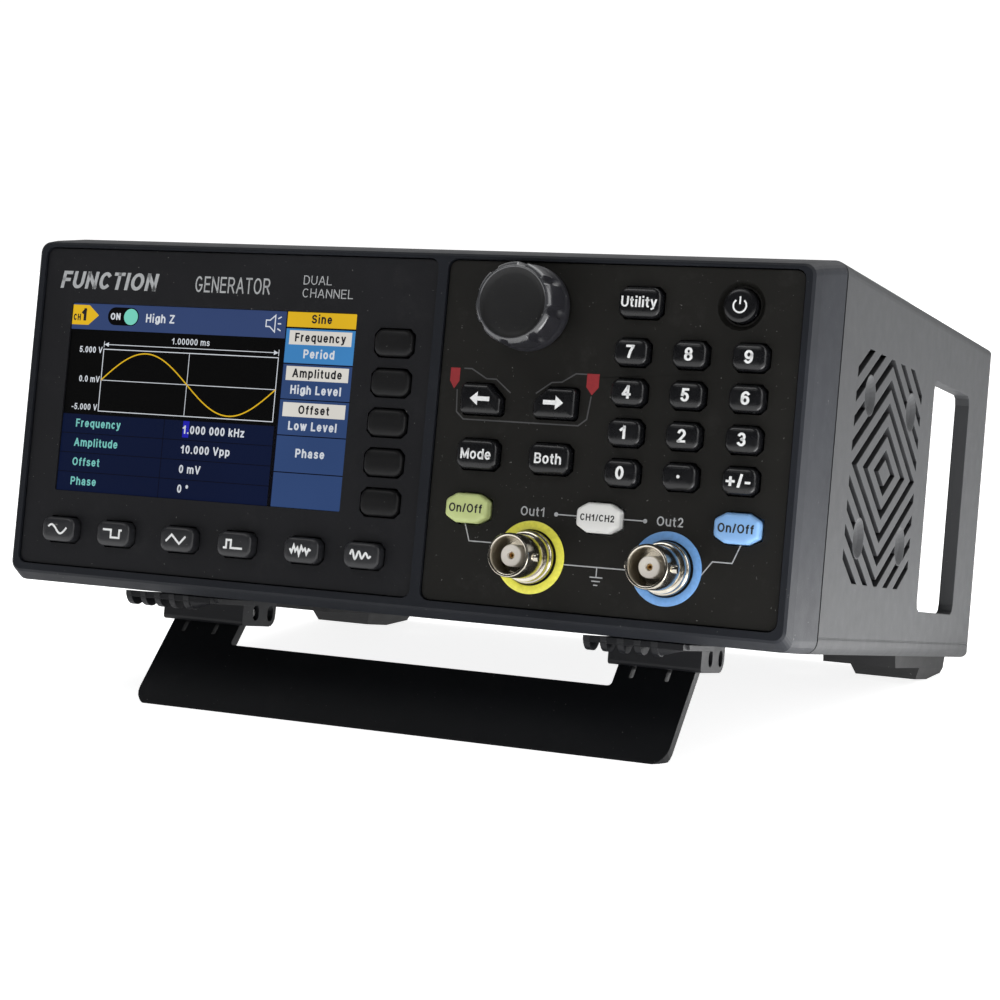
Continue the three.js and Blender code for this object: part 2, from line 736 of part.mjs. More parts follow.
function mainsInlet() {
  const { x, z, halfWidth, halfHeight } = INLET;
  const w = halfWidth - KEY_CLEARANCE;
  const h = halfHeight - KEY_CLEARANCE;
  const body = box(x - w, x + w, FLANGE_FACE - 24, FLANGE_FACE - 1, z - h, z + h);
  const flange = prismY(
    roundedRect(x - w - 2, x + w + 2, z - h - 2, z + h + 2, 2, 1),
    REAR_PANEL.back + GAP,
    FLANGE_FACE,
  );
  const m = SOCKET_MOUTH;
  const chamfer = 4;
  const mouth = [
    point(x - m.halfWidth, m.z - m.halfHeight),
    point(x + m.halfWidth, m.z - m.halfHeight),
    point(x + m.halfWidth, m.z + m.halfHeight - chamfer),
    point(x + m.halfWidth - chamfer, m.z + m.halfHeight),
    point(x - m.halfWidth + chamfer, m.z + m.halfHeight),
    point(x - m.halfWidth, m.z + m.halfHeight - chamfer),
  ];
  const well = box(
    x - ROCKER.halfWidth - 0.5,
    x + ROCKER.halfWidth + 0.5,
    FLANGE_FACE - 9,
    FLANGE_FACE + 1,
    ROCKER.z - ROCKER.halfHeight - 0.6,
    ROCKER.z + ROCKER.halfHeight + 0.6,
  );
  return cut(union(body, flange), prismY(mouth, FLANGE_FACE - m.depth, FLANGE_FACE + 1), well);
}

// The rocker's two faces meet at its middle; at rest its lower half is pressed in.
const ROCKER_SWING = THREE.MathUtils.degToRad(7);

function mainsRocker() {
  const { z, halfWidth, halfHeight, pivotY } = ROCKER;
  const face = 2.6;
  const rise = halfHeight * Math.tan(ROCKER_SWING);
  const section = [
    point(-4, -3),
    point(face + rise, -halfHeight),
    point(face, 0),
    point(face + rise, halfHeight),
    point(-4, 3),
  ];
  const turnedSection = section.map((p) => p.clone().rotateAround(point(0, 0), ROCKER_SWING));
  return prismX(
    turnedSection.map((p) => point(p.x + pivotY, p.y + z)),
    INLET.x - halfWidth,
    INLET.x + halfWidth,
  );
}

function usbPort() {
  const { x, z } = USB;
  const front = REAR_PANEL.back - 14;
  const back = REAR_PANEL.back + 0.6;
  const shell = box(x - 6, x + 6, front, back, z - 5.7, z + 5.7);
  const mouth = box(x - 4.3, x + 4.3, back - 9, back + 1, z - 4.1, z + 4.1);
  const tongue = box(x - 2.8, x + 2.8, back - 9.5, back - 1.2, z - 1.5, z + 1.5);
  return union(cut(shell, mouth), tongue);
}

// ---- Feet and stand --------------------------------------------------------------------------

// A front foot: five ribs and a cone under the bezel, then a block, open behind and below, whose
// two side walls hold the stand's hinge pin. It is drawn from x = 0 and is the same on both sides.
function frontFoot() {
  const { width, front, back, drop, wall } = FRONT_FOOT;
  const { line, first, pitch, halfWidth, radius } = RIB;
  const base = box(first - 0.6, width + 2.4, line - 3.2, front + 1, -1.6, 1);
  const round = 3;
  const section = [
    point(front, -GAP),
    ...arc(front + 1, -drop + 1, 1, Math.PI, 1.5 * Math.PI, 3),
    ...arc(back - round, -drop + round, round, 1.5 * Math.PI, 2 * Math.PI, 4),
    point(back, -GAP),
  ];
  const cavity = box(wall, width - wall, front + 1.8, back + 1, -drop - 1, 1);
  const ribs = Array.from({ length: 5 }, (_, i) => {
    const centre = first + i * pitch;
    return barX(line, 0, centre - halfWidth, centre + halfWidth, radius, 20);
  });
  const coneStart = first + 4 * pitch + halfWidth;
  const cone = barX(line, 0, coneStart, coneStart + 6.6, radius - 0.3, 20, 1.2);
  const under = [
    point(BROW.y + 1, BROW.bottom - GAP),
    point(BROW.y + 1, -drop - 1),
    point(back + 1, -drop - 1),
    point(back + 1, -GAP),
    point(BEZEL_DEPTH, -GAP),
  ];
  const block = cut(prismX(section, 0, width), cavity);
  const foot = union(base, block, ...ribs, cone).intersect(prismX(under, -1, width + 4));
  const { y, z } = STAND_HINGE;
  const slots = [y, y + 7.2].map((atY) =>
    prismX(roundedRect(atY - 1.4, atY + 1.4, z - 1.9, z + 1.9, 1.3, 3), -1, width + 1),
  );
  return cut(foot, ...slots);
}

const hingePin = () =>
  barX(STAND_HINGE.y, STAND_HINGE.z, 0.8, FRONT_FOOT.width - 0.8, PIN_RADIUS, 12);

// A rear foot: a thin base and a pad that narrows downwards, with a heel cut parallel to the table.
function rearFoot() {
  const { width, baseFront, padFront, contact, heel, base } = REAR_FOOT;
  const drop = REAR_FOOT_DROP;
  const end = contact + heel;
  const section = [
    point(baseFront, -GAP),
    point(baseFront + 1, -base),
    point(padFront, -base),
    point(padFront + 2.4, -drop),
    point(contact, -drop),
    point(end, -drop + heel * TILT_SLOPE),
    point(end + 1.6, -GAP),
  ];
  const taper = 1.4;
  const front = [
    point(taper, -drop - 0.1),
    point(width - taper, -drop - 0.1),
    point(width, -base),
    point(width, 0),
    point(0, 0),
    point(0, -base),
  ];
  return prismX(section.reverse(), 0, width).intersect(prismY(front, baseFront - 1, end + 3));
}

// A wide plate with a window, on two arms. It is drawn hanging straight down from its hinge, then
// swung forwards, and its toe is cut parallel to the table.
const STAND_LEAN = Math.atan2(STAND_TOE.y - STAND_HINGE.y, STAND_HINGE.z - STAND_TOE.z);
const ARM_OUTER = FRONT_FOOT.inner + FRONT_FOOT.width - FRONT_FOOT.wall - GAP;
const ARM_INNER = FRONT_FOOT.inner + FRONT_FOOT.wall + GAP;
const ARM_SLOTS = [4, 12.6]; // two slots in each arm, this far from its left edge

function tiltStand() {
  const { y, z } = STAND_HINGE;
  const half = STAND_THICKNESS / 2;
  const reach = Math.hypot(STAND_TOE.y - y, STAND_TOE.z - z);
  const corner = 5.5;
  const inner = 1;
  const bottom = -reach - 2;
  const sill = -WINDOW_REACH;
  const frame = new THREE.Shape([
    ...arc(ARM_OUTER - corner, bottom + corner, corner, -Math.PI / 2, 0, 6),
    point(ARM_OUTER, 0),
    point(ARM_INNER, 0),
    ...arc(ARM_INNER - inner, sill + inner, inner, 0, -Math.PI / 2, 3),
    ...arc(-ARM_INNER + inner, sill + inner, inner, -Math.PI / 2, -Math.PI, 3),
    point(-ARM_INNER, 0),
    point(-ARM_OUTER, 0),
    ...arc(-ARM_OUTER + corner, bottom + corner, corner, Math.PI, 1.5 * Math.PI, 6),
  ]);
  for (const armLeft of [-ARM_OUTER, ARM_INNER]) {
    for (const along of ARM_SLOTS) {
      const x = armLeft + along;
      frame.holes.push(new THREE.Path(roundedRect(x - 0.55, x + 0.55, -8.7, -4.2, 0.3, 1)));
    }
  }
  const flat = new THREE.ExtrudeGeometry(frame, { depth: STAND_THICKNESS, bevelEnabled: false });
  flat.rotateX(Math.PI / 2).translate(0, half, 0);
  const plate = solid(flat.rotateX(STAND_LEAN).translate(0, y, z));
  const barrels = [-ARM_OUTER, ARM_INNER].map((x) =>
    barX(y, z, x, x + ARM_OUTER - ARM_INNER, STAND_BARREL),
  );
  const toeHeight = (atY) => STAND_TOE.z + (atY - STAND_TOE.y) * TILT_SLOPE;
  const belowTable = [point(0, -40), point(50, -40), point(50, toeHeight(50)), point(0, toeHeight(0))];
  const bore = barX(y, z, -ARM_OUTER - 1, ARM_OUTER + 1, PIN_RADIUS + GAP, 12);
  return cut(union(plate, ...barrels), prismX(belowTable, -80, 80), bore);
}

// ---- Assembly --------------------------------------------------------------------------------

const CASE_COLOR = 0x66686b;
const FRONT_COLOR = 0x25272b;
const FOOT_COLOR = 0x34363a;
const BOARD_COLOR = 0x1f5c3a;

// A named mesh from a solid, moved to where the piece stands.
function mesh(name, piece, material, x = 0, y = 0, z = 0) {
  const { numProp, vertProperties, triVerts } = piece.getMesh();
  const positions = new THREE.InterleavedBuffer(vertProperties, numProp);
  const geometry = new THREE.BufferGeometry();
  geometry.setAttribute("position", new THREE.InterleavedBufferAttribute(positions, 3, 0));
  geometry.setIndex(new THREE.BufferAttribute(triVerts, 1));
  geometry.computeVertexNormals();
  const made = new THREE.Mesh(geometry, material);
  made.name = name;
  made.position.set(x, y, z);
  return made;
}

function group(...meshes) {
  const made = new THREE.Group();
  made.add(...meshes);
  return made;
}

const front = group(
  mesh("front_bezel", frontBezel(), plastic(FRONT_COLOR)),
  mesh("display_panel", displayPanel(), plastic(0x2a2a2e)),
  mesh("keypad_panel", keypadPanel(), plastic(0x2c2a27)),
  mesh("lcd_window", lcdWindow(), plastic(0x101418, 0.15)),
  mesh("lcd_module", lcdModule(), metal(0xb4b6b8, 0.5)),
  mesh("keypad_membrane", keypadMembrane(), plastic(0x8f9296, 0.9)),
  mesh("key_board", keyBoard(), plastic(BOARD_COLOR)),
  mesh("encoder", encoder(), metal(0xb4b6b8, 0.4)),
  mesh("knob", knob(), plastic(0x5a5c60, 0.5), KNOB.x, 0, KNOB.z),
  mesh("output_socket_1", coaxialSocket(), metal(0xc8c9cb), socketsX[0], 0, SOCKET_Z),
  mesh("output_socket_2", coaxialSocket(), metal(0xc8c9cb), socketsX[1], 0, SOCKET_Z),
  ...[...displayKeys, ...keypadKeys].map((key) =>
    mesh(key.name, keyCap(key), plastic(key.color, 0.55), key.x, 0, key.z),
  ),
);

const body = group(
  mesh("top_cover", topCover(), plastic(CASE_COLOR, 0.75)),
  mesh("bottom_cover", bottomCover(), plastic(CASE_COLOR, 0.75)),
  mesh("main_board", mainBoard(), plastic(BOARD_COLOR)),
  mesh("power_supply", powerSupply(), plastic(BOARD_COLOR)),
);

const rearSocket = mesh("rear_socket", coaxialSocket(), metal(0xc8c9cb));
rearSocket.position.set(REAR_SOCKET.x, REAR_PANEL.back + GAP, REAR_SOCKET.z);
rearSocket.rotation.z = Math.PI;

const rear = group(
  mesh("rear_panel", rearPanel(), metal(0x9a9c9e, 0.6)),
  mesh("mains_inlet", mainsInlet(), plastic(0x17181a)),
  mesh("mains_rocker", mainsRocker(), plastic(0x101112, 0.4)),
  mesh("usb_port", usbPort(), metal(0xb4b6b8, 0.4)),
  rearSocket,
);

const supports = group(mesh("tilt_stand", tiltStand(), plastic(FOOT_COLOR, 0.7)));
for (const [side, x] of [
  ["left", -FRONT_FOOT.inner - FRONT_FOOT.width],
  ["right", FRONT_FOOT.inner],
]) {
  supports.add(
    mesh(`${side}_front_foot`, frontFoot(), plastic(FOOT_COLOR, 0.7), x),
    mesh(`${side}_hinge_pin`, hingePin(), metal(0xa8aaac), x),
    mesh(`${side}_rear_foot`, rearFoot(), plastic(FOOT_COLOR, 0.9), REAR_FOOT_LEFT_EDGES[side]),
  );
}

const instrument = group(front, body, rear, supports);

// Tipped back on the stand, centred over the origin and resting on z = 0.
instrument.rotation.x = -TILT;
instrument.updateMatrixWorld(true);
const extent = new THREE.Box3().setFromObject(instrument, true);
const middle = extent.getCenter(new THREE.Vector3());
instrument.position.set(-middle.x, -middle.y, -extent.min.z);

export default group(instrument);
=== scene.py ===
"""A bench function generator on its fold-out stand, dressed for close views.

Lengths are millimetres in the case's own frame, X to the right, Y from the front rim to the back
and Z up from the underside, until CASE moves them to the row frame, in metres.
"""

import json
import math

import bmesh
import bpy
from mathutils import Matrix, Vector


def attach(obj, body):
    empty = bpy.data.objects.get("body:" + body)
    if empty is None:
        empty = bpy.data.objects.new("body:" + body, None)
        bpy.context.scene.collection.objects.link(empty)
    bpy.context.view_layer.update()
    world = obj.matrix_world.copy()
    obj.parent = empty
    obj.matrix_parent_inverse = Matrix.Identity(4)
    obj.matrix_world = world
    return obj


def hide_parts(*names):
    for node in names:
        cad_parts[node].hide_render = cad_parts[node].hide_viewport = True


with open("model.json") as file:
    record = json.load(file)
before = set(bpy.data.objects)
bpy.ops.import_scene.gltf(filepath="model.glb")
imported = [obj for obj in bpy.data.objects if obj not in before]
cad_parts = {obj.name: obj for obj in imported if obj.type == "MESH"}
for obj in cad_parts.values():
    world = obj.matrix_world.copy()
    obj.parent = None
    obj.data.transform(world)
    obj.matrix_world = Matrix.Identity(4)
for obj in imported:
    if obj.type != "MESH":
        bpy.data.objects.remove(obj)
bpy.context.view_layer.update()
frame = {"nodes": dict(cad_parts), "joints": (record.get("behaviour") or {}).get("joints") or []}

MM = 0.001
TAU = 2 * math.pi

# Where things are on the front, in the case's frame
KNOB_X, KNOB_Z = 33.3, 70.7
SOCKET_X = (38.3, 70.1)
SOCKET_Z = 15.75
SOCKET_BASE = 0.0
PANEL_FACE = 0.7
PRINT_GAP = 0.03  # how far printed ink stands off the surface under it
SCREEN_LEFT, SCREEN_TOP = -87.7, 68.1
SCREEN_RIGHT, SCREEN_BOTTOM = -9.9, 22.4
SCREEN_FACE = 1.2

# Where things are on the case and at its back
COVER_JOINT = 3.6  # height of the joint between the bottom cover and the top cover
REAR_SOCKET_X, REAR_SOCKET_Z, REAR_SOCKET_BASE = 48.0, 24.0, 103.8
FAN_X, FAN_Z = -22, 46
REAR_SCREW_SEAT = 103.52


# ---- The case's frame ----


def case_frame():
    """The matrix from millimetres in the case's frame to metres in the row frame."""
    joint = next(j for j in frame["joints"] if j["name"] == "knob_turn")
    right = Vector((1, 0, 0))
    back = Vector(joint["axis"]).normalized()
    turn = Matrix((right, back, right.cross(back))).transposed()
    origin = Vector(joint["pos_m"]) - turn @ Vector((KNOB_X, 0, KNOB_Z)) * MM
    return Matrix.Translation(origin) @ turn.to_4x4() @ Matrix.Scale(MM, 4)


CASE = case_frame()
CASE_INVERSE = CASE.inverted()
CASE_TURN = CASE.to_quaternion()


def case_bounds(node):
    """Lowest and highest corner of a CAD node in the case's frame."""
    points = [CASE_INVERSE @ v.co for v in frame["nodes"][node].data.vertices]
    low = Vector([min(p[i] for p in points) for i in range(3)])
    high = Vector([max(p[i] for p in points) for i in range(3)])
    return low, high


def case_place(node):
    """A CAD node's lowest and highest corner, then the X and Z of its middle."""
    low, high = case_bounds(node)
    return low, high, (low.x + high.x) / 2, (low.z + high.z) / 2


# ---- Outlines ----


def circle(radius, steps):
    angles = [TAU * i / steps for i in range(steps)]
    return [(radius * math.cos(a), radius * math.sin(a)) for a in angles]


def rectangle(x0, x1, z0, z1):
    return [(x0, z0), (x1, z0), (x1, z1), (x0, z1)]


def moved(points, x, z):
    return [(px + x, pz + z) for px, pz in points]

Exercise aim
Write out, exactly and with nothing else, the lines of the listing above from its first line through the line with "const ROCKER_SWING = THREE.MathUtils.degToRad(7);".

Written answer
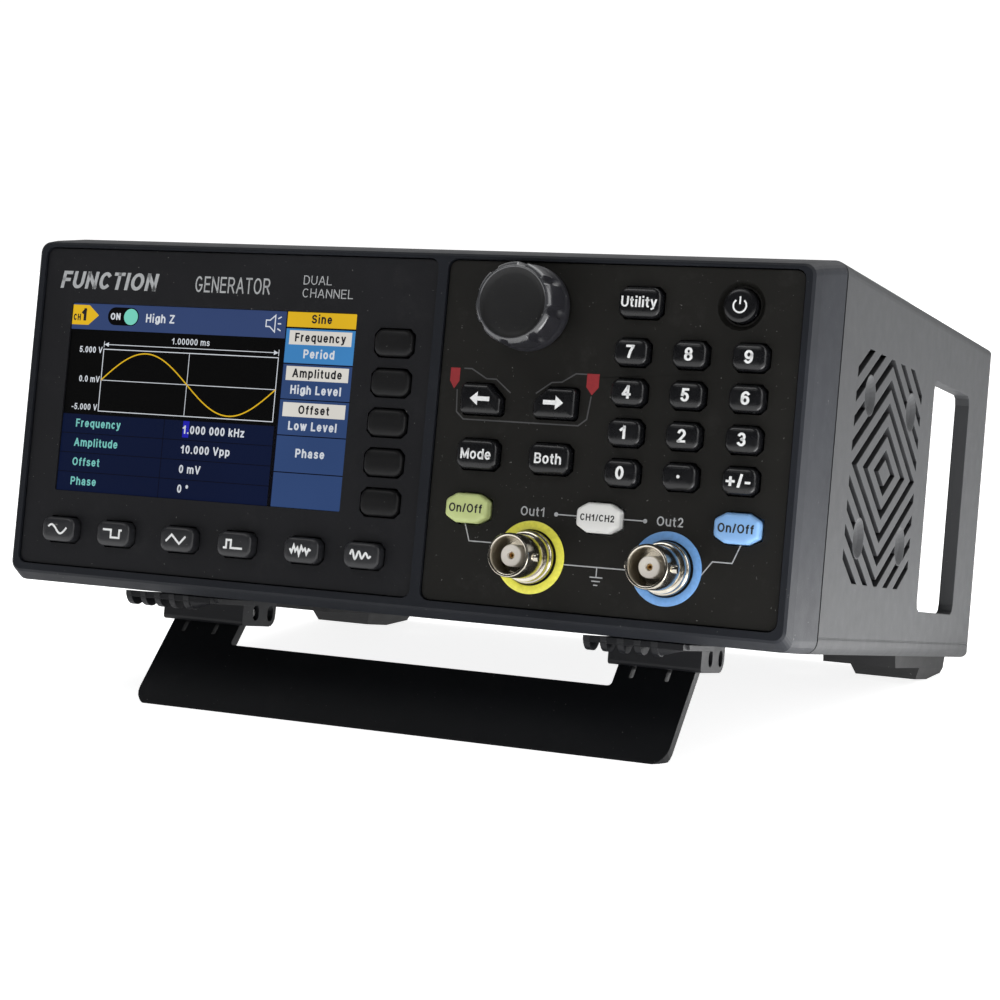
Continue the three.js and Blender code for this object: part 2, from line 736 of part.mjs. More parts follow.
function mainsInlet() {
  const { x, z, halfWidth, halfHeight } = INLET;
  const w = halfWidth - KEY_CLEARANCE;
  const h = halfHeight - KEY_CLEARANCE;
  const body = box(x - w, x + w, FLANGE_FACE - 24, FLANGE_FACE - 1, z - h, z + h);
  const flange = prismY(
    roundedRect(x - w - 2, x + w + 2, z - h - 2, z + h + 2, 2, 1),
    REAR_PANEL.back + GAP,
    FLANGE_FACE,
  );
  const m = SOCKET_MOUTH;
  const chamfer = 4;
  const mouth = [
    point(x - m.halfWidth, m.z - m.halfHeight),
    point(x + m.halfWidth, m.z - m.halfHeight),
    point(x + m.halfWidth, m.z + m.halfHeight - chamfer),
    point(x + m.halfWidth - chamfer, m.z + m.halfHeight),
    point(x - m.halfWidth + chamfer, m.z + m.halfHeight),
    point(x - m.halfWidth, m.z + m.halfHeight - chamfer),
  ];
  const well = box(
    x - ROCKER.halfWidth - 0.5,
    x + ROCKER.halfWidth + 0.5,
    FLANGE_FACE - 9,
    FLANGE_FACE + 1,
    ROCKER.z - ROCKER.halfHeight - 0.6,
    ROCKER.z + ROCKER.halfHeight + 0.6,
  );
  return cut(union(body, flange), prismY(mouth, FLANGE_FACE - m.depth, FLANGE_FACE + 1), well);
}

// The rocker's two faces meet at its middle; at rest its lower half is pressed in.
const ROCKER_SWING = THREE.MathUtils.degToRad(7);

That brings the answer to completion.